A study appearing this month in Nature Microbiology analyzes soils sampled across the state of Kansas to determine the importance of “legacy effects” — or how soils from a specific location are influenced by microbes that have evolved in response to the specific climate at that site for many years.
“The bacteria and fungi and other organisms living in the soil can actually end up having important effects on things that matter, like carbon sequestration, nutrient movement, and what we’re particularly interested in — the legacy effects on plants,” said co-author Maggie Wagner, associate professor of ecology & evolutionary biology at the University of Kansas.
“We got interested in this because other researchers, for years, have been describing this type of ecological memory of soil microbes having some way to remember from their ancestors’ past,” she said. “We thought this was really fascinating. It has a lot of important implications for how we can grow plants, including things like corn and wheat. Precipitation itself has a big influence on how plants grow, but also the memory of the microbes living in those soils could also play a role.”

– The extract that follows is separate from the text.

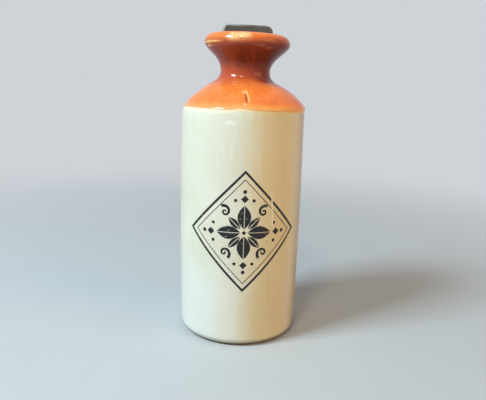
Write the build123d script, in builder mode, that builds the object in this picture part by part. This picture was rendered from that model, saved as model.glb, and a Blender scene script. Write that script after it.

According to Wagner, while legacy effects previously have been reported, they aren’t well characterized. A better understanding could eventually benefit farmers and agricultural biotech firms, which could build on the research.
“We don’t really understand how legacy effects work,” she said. “Like, which microbes are involved at the genetic level, and how does that work? Which bacterial genes are being influenced? We also don’t understand how that legacy of climate moves through the soil to the microbes, and then eventually to the plant.”

By sampling soils from six sites across Kansas — from its lower, rainier eastern half to the state’s western High Plains, higher in altitude and drier because of the rain shadow of the Rocky Mountains — the researchers aimed to determine differences in legacy effects.
“We used a kind of old-school technique, treating the microbes as a black box,” Wagner said. “We grew the plant in different microbial communities with different drought memories and then measured plants’ performance to understand what was beneficial and what was not.”
The researchers challenged the microbial communities for five months, either with plenty of water or very little water.
“Even after many thousands of bacterial generations, the memory of drought was still detectable,” Wagner said. “One of the most interesting aspects we saw is that the microbial legacy effect was much stronger with plants that were native to those exact locales than plants that were from elsewhere and planted for agricultural reasons but weren’t native.”
While more plant species will need to be tested to confirm this hypothesis — the researchers tested one crop (corn) and one native plant (gamagrass) — the researchers said the findings could offer important context for farmers who want to use beneficial microbes to improve yields.
“We think it has something to do with the co-evolutionary history of those plants, meaning that over very long periods, gamagrass has been living with these exact microbial communities, but corn has not,” she said. “Corn was domesticated in Central America and has only been in this area for a few thousand years.”
Additionally, the research team performed genetic analysis on both microbes and plants to better understand on the molecular level how legacy effects might function.